===== Materials provided =====

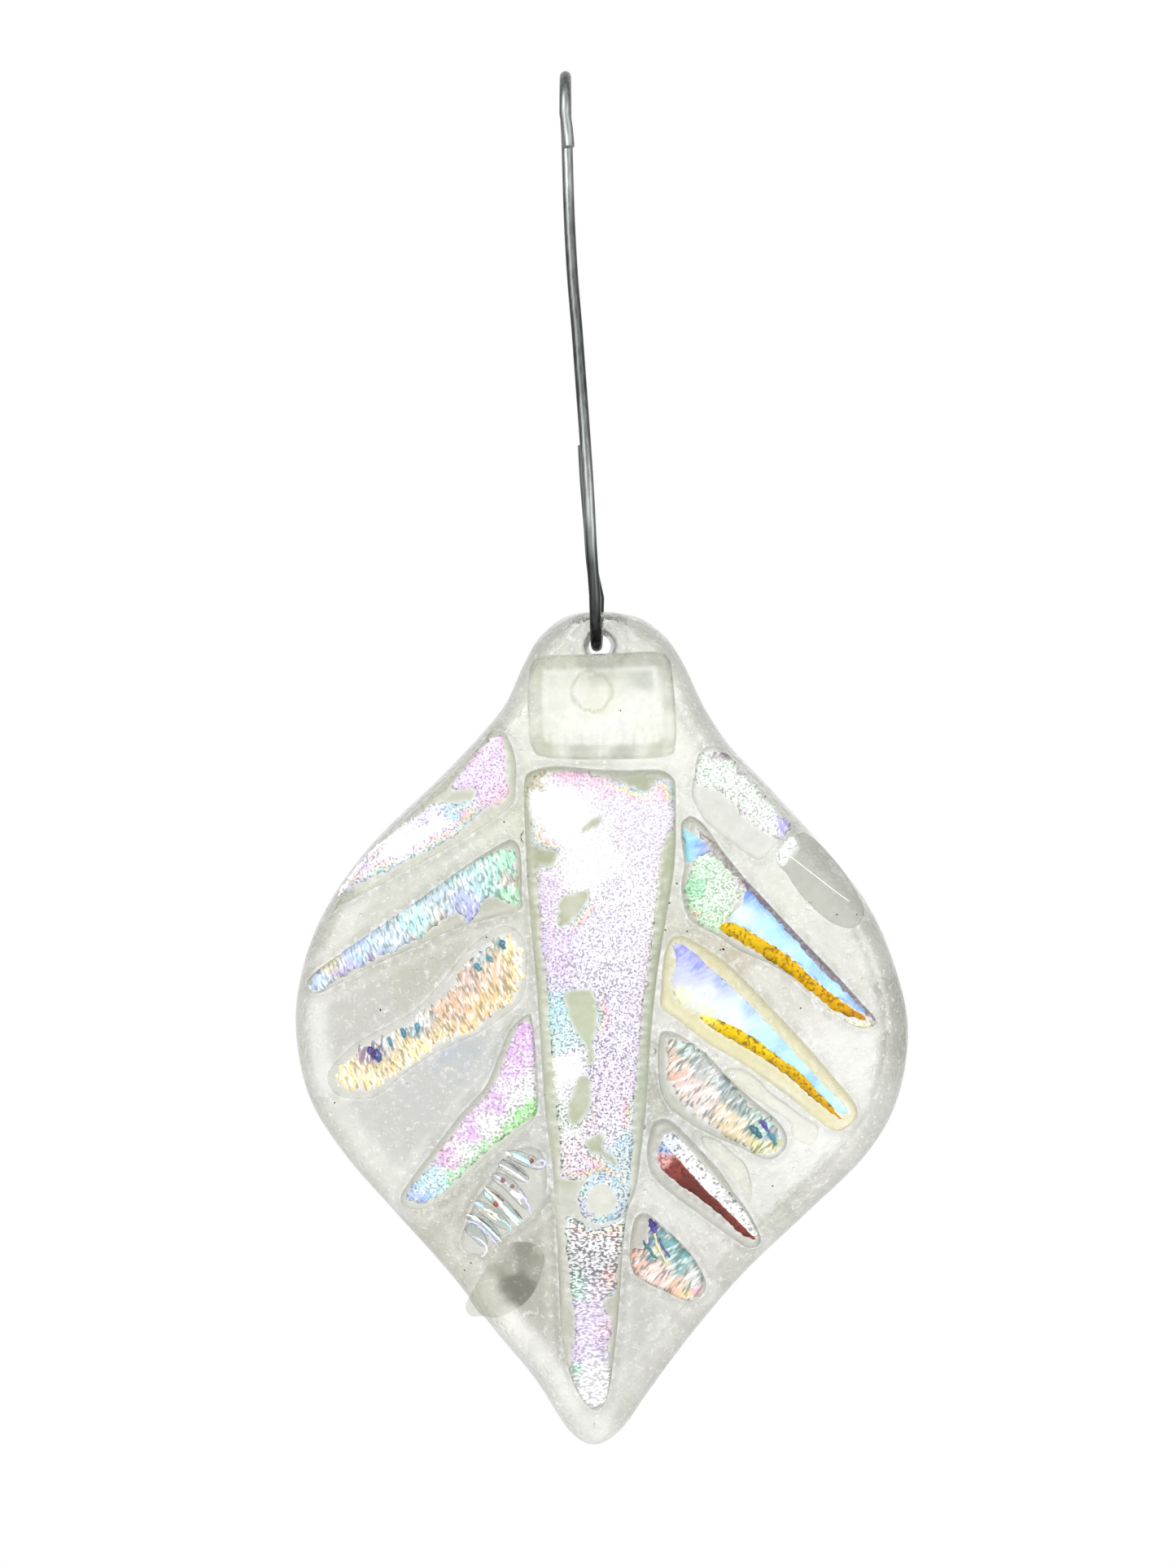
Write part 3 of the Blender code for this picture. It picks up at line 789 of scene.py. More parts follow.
def bend(centre_z, radius, x_ends, start, end, steps=28):
    """Points round a bend in the upright plane through the hole, from one angle to another."""
    points = []
    for s in range(steps + 1):
        t = s / steps
        a = math.radians(start + (end - start) * t)
        x = x_ends[0] + (x_ends[1] - x_ends[0]) * t
        points.append((x, radius * math.cos(a), centre_z + radius * math.sin(a)))
    return points


WIRE_STEPS = 10  # from each point of the wire's route to the next
TIP_STEPS = 6


def make_hook(material):
    """The wire: the crook's tip, the crook, the stem, the lower bend and the return leg."""
    crook = bend(CROOK_CENTRE_HEIGHT, CROOK_RADIUS, CROOK_X, 180, 0)
    lower = bend(LOWER_BEND_RADIUS, LOWER_BEND_RADIUS, BEND_X, 180, 360)
    tip = smooth_line(CROOK_TIP + crook[:1], TIP_STEPS)
    stem = smooth_line(crook[-1:] + STEM_ROUTE + lower[:1], WIRE_STEPS)
    leg = smooth_line(lower[-1:] + RETURN_LEG, WIRE_STEPS)
    route = tip[:-1] + crook[:-1] + stem[:-1] + lower[:-1] + leg
    made = rod("hook_wire", route, [WIRE_RADIUS] * len(route), 5)
    finish_piece(made, material, "hook", "wire_hook")


# ---------------------------------------------------------------- shards

TILE = [
    (-6.9, -3.2), (-6.5, -1.6), (-5.2, -1.0), (0.0, -0.83), (5.4, -0.6), (6.7, -1.35),
    (7.0, -3.0), (7.3, -6.5), (7.3, -9.4), (6.3, -10.7), (0.0, -11.0), (-5.2, -10.8),
    (-6.5, -9.9), (-6.9, -7.5),
]
# Clear glass of each shard: its CAD node, its slot, its tint where no film lies under it, how
# strong the painted shade line at its edge and the painted highlight line inside it are, its height
# and its shoulder's radius. One without a line sank in.
DOMES = {
    "lilac_shard_glass": ("left_shard_lilac", "lilac_film", "DDDFD0", 0.25, 1.7, 1.5),
    "teal_shard_glass": ("left_shard_teal", "teal_film", "D2D3C6", 0.25, 1.4, 1.8),
    "gold_shard_glass": ("left_shard_gold", "gold_film", "E6E6E0", 0.0, 0.9, 3.2),
    "green_shard_glass": ("left_shard_green", "green_film", "DCDED2", 0.25, 1.6, 1.4),
    "ribbed_shard_glass": ("left_shard_ribbed", "ribbed_film", "E0E1DA", 0.15, 1.3, 1.8),
    "frost_shard_glass": ("right_shard_frost", "frost_film", "EBECE6", 0.2, 1.4, 1.8),
    "clear_shard_glass": ("right_shard_clear", "shard_glass", "D0D1C9", 0.0, 1.2, 2.2),
    "sky_shard_glass": ("right_shard_sky", "sky_film", "CBCABE", 0.45, 1.75, 1.1),
    "yellow_shard_glass": ("right_shard_yellow", "yellow_film", "F0EAC0", 0.45, 1.75, 1.1),
    "rose_shard_glass": ("right_shard_rose", "rose_film", "D2D4CA", 0.25, 1.4, 1.8),
    "copper_shard_glass": ("right_shard_copper", "copper_film", "C9C9C0", 0.45, 1.75, 1.1),
    "oval_shard_glass": ("right_shard_oval", "oval_film", "D3D1CA", 0.3, 1.5, 1.4),
}

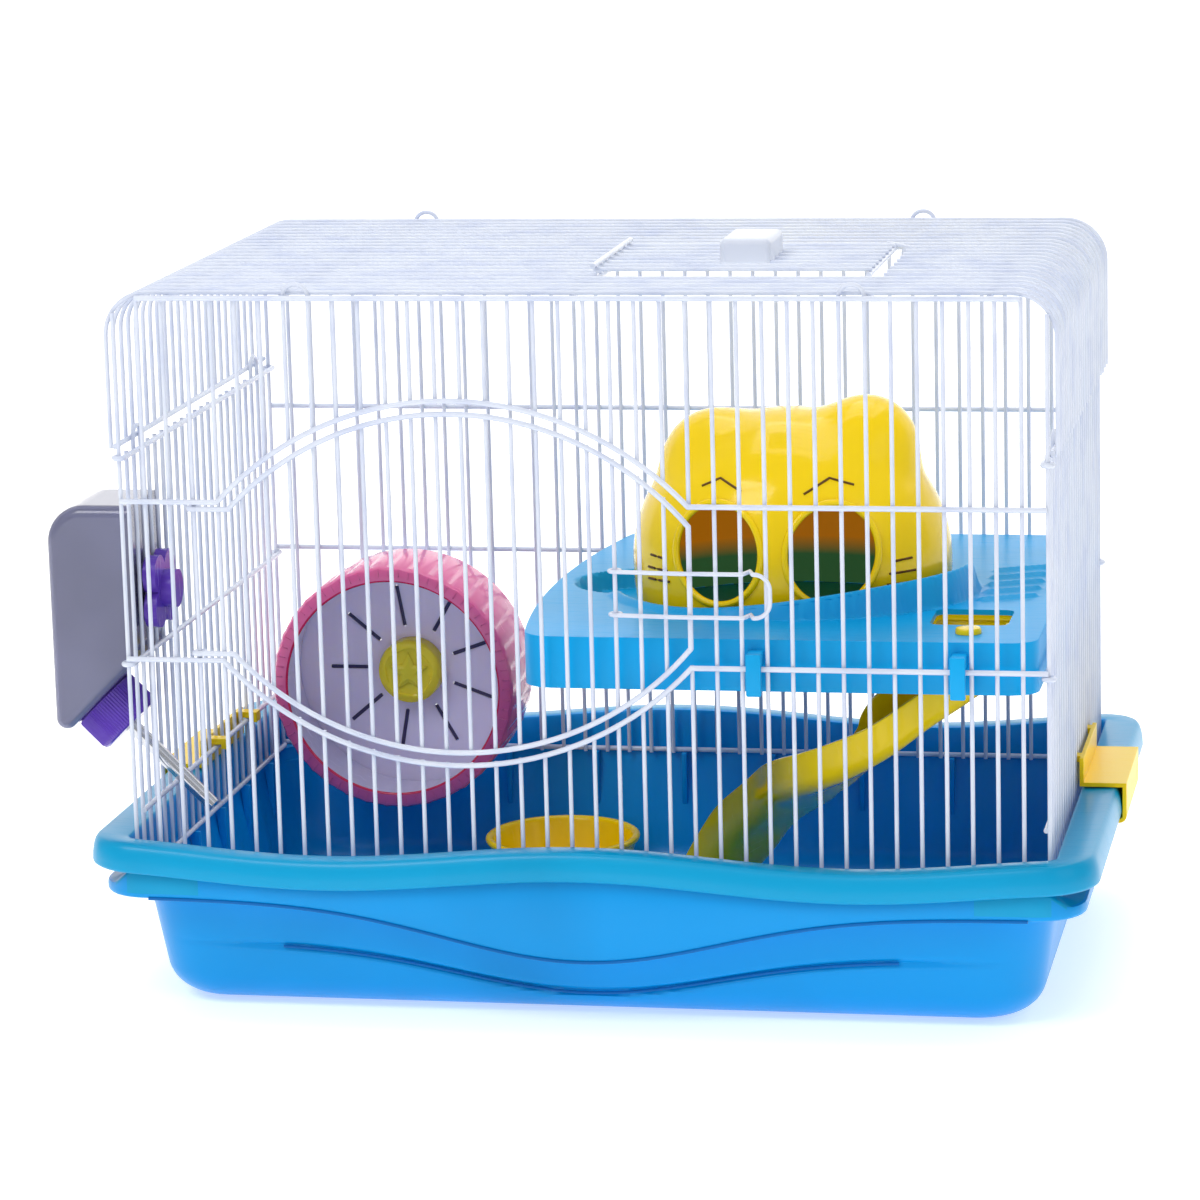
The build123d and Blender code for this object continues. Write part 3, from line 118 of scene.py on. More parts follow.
# Lamps stand in metres: name, place, size, power.
LAMPS = (
    ("key", (-0.9, -1.6, 2.0), 1.0, 20.0), ("fill", (1.8, -1.6, 1.2), 1.6, 5.0),
    ("top", (0.1, 0.5, 2.2), 1.6, 17.0),
)
LAMPS_FACE = Vector((0, 0, 0.15))
CAMERA_AT = Vector((400.8, -2105.8, 617.2))
CAMERA_YAW, CAMERA_PITCH, CAMERA_ROLL = 0.19541, 0.2052, -0.0266
CAMERA_LENS = 136.45
CAMERA_SENSOR = 36.0
WHITE = (1.0, 1.0, 1.0, 1.0)


def tint(red, green, blue):
    """A colour given in 0 to 255 as the linear values that shaders take."""
    shares = (red / 255, green / 255, blue / 255)
    return tuple(((c + 0.055) / 1.055) ** 2.4 if c > 10 / 255 else c / 12.92 for c in shares)


# ---------------------------------------------------------------- settings
def colour(label, about, value):
    """A colour setting."""
    return FloatVectorProperty(
        name=label, description=about, default=value, subtype="COLOR", size=3, min=0.0, max=1.0)


def length(label, about, value, low, high):
    """A length setting, given in millimetres."""
    return FloatProperty(
        name=label, description=about, default=value * MM, min=low * MM, max=high * MM, unit="LENGTH")


class CageColours(PropertyGroup):
    """Colours of the cage's plastics and coatings."""

    tray: colour("Tray", "Blue of the tray's walls", tint(0, 152, 226))
    rim: colour("Rim", "Greener blue of the tray's rim", tint(0, 156, 206))
    # Painted shade: deep blue for the strands laid under the apron's edge and in the wall's groove.
    line: colour("Wave lines", "Deep blue in the tray's two wave lines", tint(0, 104, 178))
    deck: colour("Deck", "Blue of the raised deck", tint(0, 164, 228))
    wire: colour("Wire", "White of the dipped wires", tint(216, 222, 236))
    house: colour("House", "Yellow of the cat-head house", tint(255, 214, 0))
    # Painted light: the two colours of the house's inside stand for light, not for the plastic's own colour.
    inside: colour("House inside", "Amber of the light inside the house", tint(214, 140, 12))
    inside_low_light: colour("House inside, low", "Green of the deck's light on yellow", tint(50, 116, 70))
    ink: colour("Lines", "Brown of the brows and whiskers", tint(96, 62, 10))
    slide: colour("Slide", "Yellow of the slide", tint(244, 212, 8))
    bowl: colour("Bowl", "Deep yellow of the bowl", tint(255, 212, 0))
    clip: colour("Clips", "Yellow of the tray clips", tint(255, 214, 18))
    drum: colour("Drum", "Pink of the wheel's drum", tint(246, 112, 172))
    mouth: colour("Mouth ring", "Red of the drum's inner edge", tint(232, 44, 92))
    disc: colour("Disc", "Lilac of the wheel's back", tint(232, 224, 250))
    # Painted shade: grey violet for the bars that fill the disc's slots.
    slot: colour("Slots", "Grey violet of the bars in the disc's slots", tint(74, 68, 104))
    hub: colour("Hub", "Yellow of the wheel's cap", tint(255, 228, 60))
    bottle: colour("Bottle", "Smoky violet of the bottle", tint(150, 152, 184))
    cap: colour("Cap", "Purple of the bottle's cap and nut", tint(96, 62, 178))
    steel: colour("Steel", "Drinking tube", tint(200, 202, 206))
    floor: colour("Floor", "Floor and backdrop", tint(252, 252, 252))


class CageSizes(PropertyGroup):
    """Sizes that shape the moulded pieces."""

    rim_round: length("Rim rounding", "Radius of the tray rim's outer edge", 4.0, 0.5, 8.0)
    edge_round: length("Edge rounding", "Radius of small moulded edges", 0.7, 0.1, 3.0)
    collar_low: length("Collar start", "Height of the collar beside the pool", 2.5, 0.0, 20.0)
    collar_high: length("Collar end", "Height of the collar at the right of the house", 15.0, 0.0, 30.0)
    groove: length("Wall groove", "Depth of the wave pressed into the tray's wall", 3.0, 0.0, 4.0)
    round_steps: IntProperty(
        name="Round steps", description="Sides of the turned pieces", default=144, min=48, max=288)


# ---------------------------------------------------------------- tools
def rest_tools():
    """Leaves edit mode with nothing selected."""
    if bpy.context.object and bpy.context.object.mode != "OBJECT":
        bpy.ops.object.mode_set(mode="OBJECT")
    bpy.ops.object.select_all(action="DESELECT")


def pick(piece):
    """Selects one piece alone and makes it active."""
    rest_tools()
    piece.select_set(True)
    bpy.context.view_layer.objects.active = piece


def named(name):
    """Names the object just added, with its mesh."""
    piece = bpy.context.object
    piece.name = name
    piece.data.name = name
    return piece


@contextmanager
def editing(piece, open_edges=False):
    """Edit mode on one piece, with all of it selected, or only the edges where it is open."""
    pick(piece)
    mesh = bpy.ops.mesh
    bpy.ops.object.mode_set(mode="EDIT")
    mesh.select_all(action="DESELECT" if open_edges else "SELECT")
    if open_edges:
        mesh.select_mode(type="EDGE")
        mesh.select_non_manifold()
    yield mesh
    if open_edges:
        mesh.select_mode(type="VERT")
    bpy.ops.object.mode_set(mode="OBJECT")


def weld(piece):
    """Closes seams and poles and turns the faces outwards."""
    with editing(piece) as mesh:
        mesh.remove_doubles(threshold=1e-6)
        mesh.dissolve_degenerate(threshold=1e-7)
        mesh.normals_make_consistent(inside=False)


def flip(piece):
    """Turns every face over."""
    with editing(piece) as mesh:
        mesh.flip_normals()


def moulded(name, across, along, place):
    """A sheet of squares whose crossings are moved to place(column, row), with its seams welded."""
    rest_tools()
    bpy.ops.mesh.primitive_grid_add(x_subdivisions=across, y_subdivisions=along, size=1.0)
    piece = named(name)
    for vertex in piece.data.vertices:
        column = round((vertex.co.x + 0.5) * across)
        row = round((vertex.co.y + 0.5) * along)
        vertex.co = Vector(place(column, row)) * MM
    weld(piece)
    return piece


def turned(name, centre, axis, profile, sides, ripple=None):
    """A profile of (radius, height) turned round an axis; ripple(angle, row) changes the radius."""
    axis = Vector(axis).normalized()
    first = axis.orthogonal().normalized()
    second = axis.cross(first)

    def place(column, row):
        angle = math.tau * (column % sides) / sides
        radius, height = profile[row]
        if ripple and radius:
            radius += ripple(angle, row)
        return centre + axis * height + (first * math.cos(angle) + second * math.sin(angle)) * radius

    return moulded(name, sides, len(profile) - 1, place)


def changed(piece, kind, **settings):
    """Adds one modifier, sets it and applies it."""
    pick(piece)
    modifier = piece.modifiers.new(kind, kind)
    for key, value in settings.items():
        setattr(modifier, key, value)
    bpy.ops.object.modifier_apply(modifier=modifier.name)
    return piece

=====

--- Short exercise ---
Quote the lines that begin at the line containing "The build123d and" and end at the line containing "size=3, min=0.0, max=1.0)", keeping both of those lines.

--- Correct output ---
The build123d and Blender code for this object continues. Write part 3, from line 118 of scene.py on. More parts follow.
# Lamps stand in metres: name, place, size, power.
LAMPS = (
    ("key", (-0.9, -1.6, 2.0), 1.0, 20.0), ("fill", (1.8, -1.6, 1.2), 1.6, 5.0),
    ("top", (0.1, 0.5, 2.2), 1.6, 17.0),
)
LAMPS_FACE = Vector((0, 0, 0.15))
CAMERA_AT = Vector((400.8, -2105.8, 617.2))
CAMERA_YAW, CAMERA_PITCH, CAMERA_ROLL = 0.19541, 0.2052, -0.0266
CAMERA_LENS = 136.45
CAMERA_SENSOR = 36.0
WHITE = (1.0, 1.0, 1.0, 1.0)


def tint(red, green, blue):
    """A colour given in 0 to 255 as the linear values that shaders take."""
    shares = (red / 255, green / 255, blue / 255)
    return tuple(((c + 0.055) / 1.055) ** 2.4 if c > 10 / 255 else c / 12.92 for c in shares)


# ---------------------------------------------------------------- settings
def colour(label, about, value):
    """A colour setting."""
    return FloatVectorProperty(
        name=label, description=about, default=value, subtype="COLOR", size=3, min=0.0, max=1.0)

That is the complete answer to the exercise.